Waltz with Bashir is simply a gesture. Whilst Amos Oz feels like a seasoned Israeli ambassador of culture, and whilst Ari Folman is polishing awards, war in Gaza still tears through the heart of Palestinians everywhere. If there was ever a perfect personification for the purpose of this film, it’d be the day Folman held up his Golden Globe without mentioning a single word regarding the accelerated war in Gaza that was happening that very same day.
Waltz with Bashir depicts correctly that Israel shot with a vengeance, but I don’t personally swallow the depiction of how they “cried”. With elderly women, starving families and young children still being shelled to pieces on a regular basis, how can this film portray the truth of Israel’s modern day stance on Lebanon?

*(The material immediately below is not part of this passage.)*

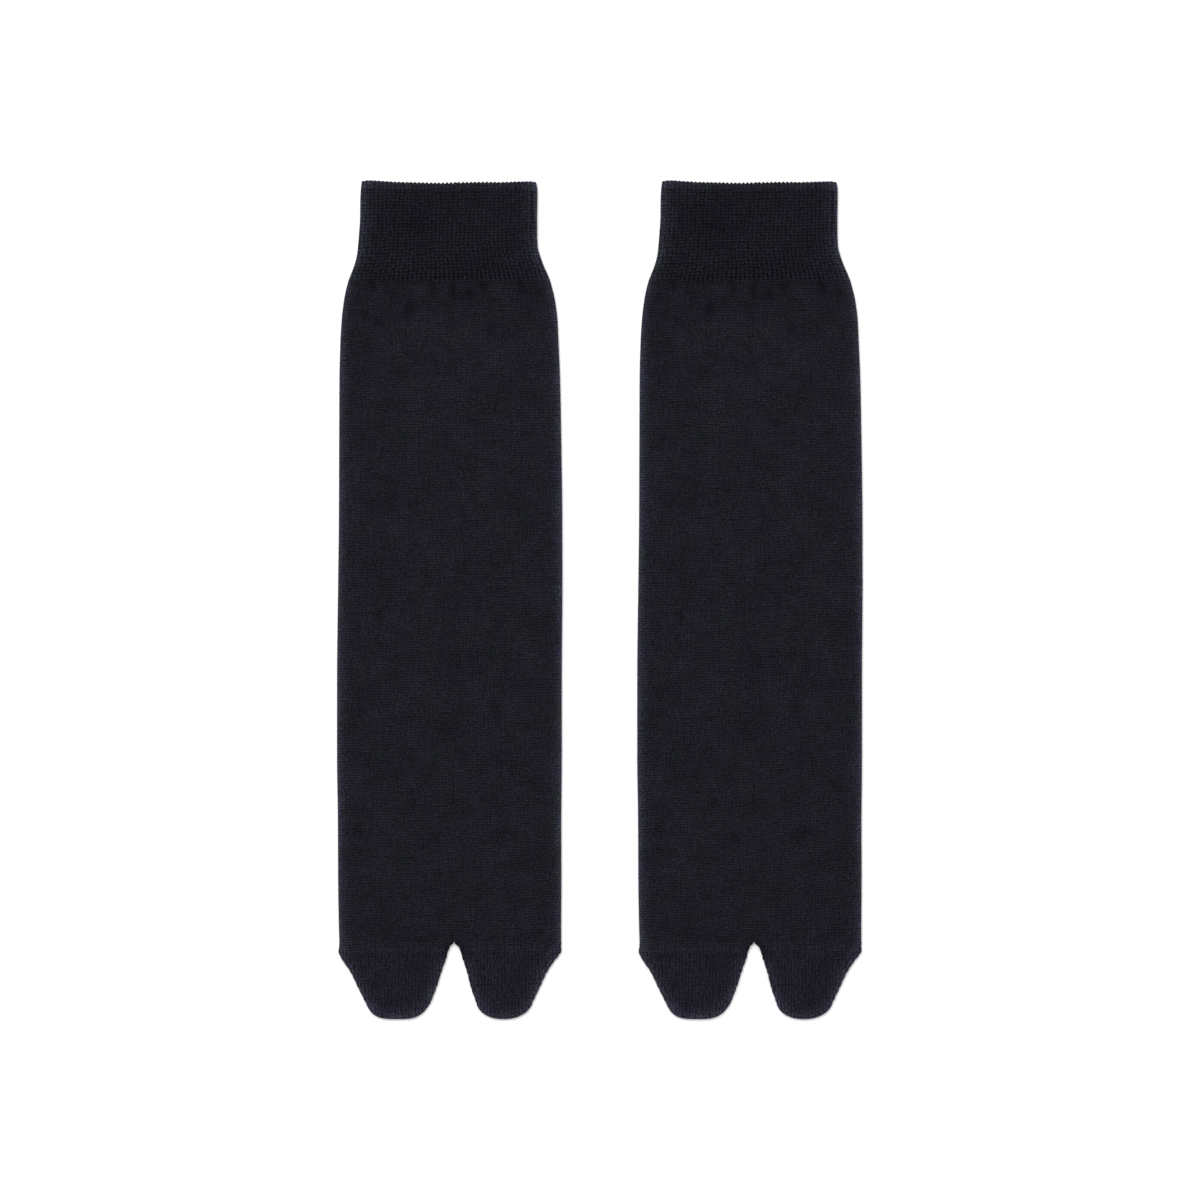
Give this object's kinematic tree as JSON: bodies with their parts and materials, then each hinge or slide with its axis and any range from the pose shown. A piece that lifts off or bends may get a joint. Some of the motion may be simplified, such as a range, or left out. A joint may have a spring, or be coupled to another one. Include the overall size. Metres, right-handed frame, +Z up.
{
  "type": "pair of split-toe crew socks",
  "caption": "Fine knit crew socks with ribbed cuffs and split toes, lying flat side by side, front panels on back panels.",
  "frame": {"origin": "on the surface the socks lie on, under the middle of the pair", "axes": "+Z up, +Y along the socks towards their cuffs, the toes towards -Y, +X from sock a to sock b"},
  "size_m": [0.2102, 0.3349, 0.0036],
  "materials": {
    "rib_knit": "matt navy-black fine rib knit",
    "plain_knit": "matt navy-black fine plain knit with a faint lighter fuzz at its folds",
    "toe_knit": "matt navy-black plain knit with slightly raised lines of stitches"
  },
  "bodies": {
    "root": {"sock_a_cuff": "rib_knit", "sock_a_leg_and_foot": "plain_knit", "sock_a_toes_pocket": "toe_knit", "sock_a_big_toe_pocket": "toe_knit", "sock_b_cuff": "rib_knit", "sock_b_leg_and_foot": "plain_knit", "sock_b_toes_pocket": "toe_knit", "sock_b_big_toe_pocket": "toe_knit"}
  },
  "joints": []
}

Upon my third viewing, it did hit me how the families of Sabra and Chatila would probably welcome Folman’s ailment; however they never woke from the nightmare. Waltz with Bashir seems to shrug off responsibility for the massacre. Folman’s shrink even suggests that it was the Nazi’s. Of course it was; those damned Nazi’s! It was their abominable acts that destroyed the Jews, so how could the Israeli’s possibly do the same? Folman was apparently “cast in the role of the Nazi against his will”. This comment reeks of a similar ideology of “I’m not racist; some people in my family are black!”
The running theme that the soldiers involved are in fact the victims, due to personal torment and harrowing memories is a hard hit to take. The true victims and sufferers are not actually shown until the animation stops toward the end. Rotting corpses of all ages lie scattered amongst rubble and ruin of Sabra and Chatila. Decaying children are stiff, flies at their skin, lamenting families destroyed through unbelievable anguish. Waltz with Bashir is an aesthetic marvel, but nonetheless, it is little more than beautiful propaganda.